Fill a medium saucepan 2/3 full with about 6 cups water. Stir in 1 teaspoon kosher salt, and place over high heat. When water is boiling rapidly, add pasta while stirring to prevent it from sticking to itself or the pot. Cook pasta 8-9 minutes, or until tender but not mushy. Reserve 1/4 cup pasta cooking liquid. Drain pasta in a colander, but do not rinse
While pasta is cooking, prepare the chard: Place a large sauté pan over medium heat. Add oil and chard stems. Cook 1-2 minutes. Add shallot and garlic, and cook 1-2 minutes more, stirring intermittently.
Add chard leaves, and cook 1-2 minutes, or until they are slightly wilted. Add pasta, walnuts and reserved pasta cooking liquid. Stir to incorporate all ingredients and cook 1 minute more.
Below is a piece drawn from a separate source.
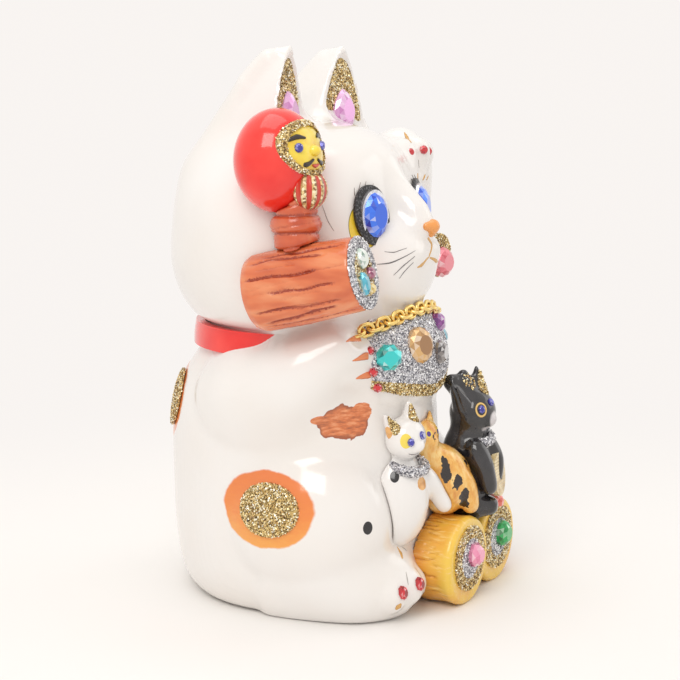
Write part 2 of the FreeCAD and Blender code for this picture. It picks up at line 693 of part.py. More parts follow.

Remove from heat. Add butter, parsley, lemon juice and zest while stirring continuously. Season to taste with kosher salt and freshly ground black pepper.
Divide pasta between 2 plates, and top with blue cheese. Enjoy!
With a degree in Journalism from the University of South Carolina, Robert Lupo has worked in restaurant kitchens from his hometown of Columbia, SC, to Atlanta, GA, including Motor Supply Company, The Globe in Tech Square, Eclipse di Sol, Aria, Brick Store Pub, and Leon’s Full Service. In 2012, he founded the vegetarian Sherrywood Supper Club in Atlanta, where he lives with his wife. Lupo currently works for the Atlanta Neighborhood Charter School, on the Nutrition staff.Learn More...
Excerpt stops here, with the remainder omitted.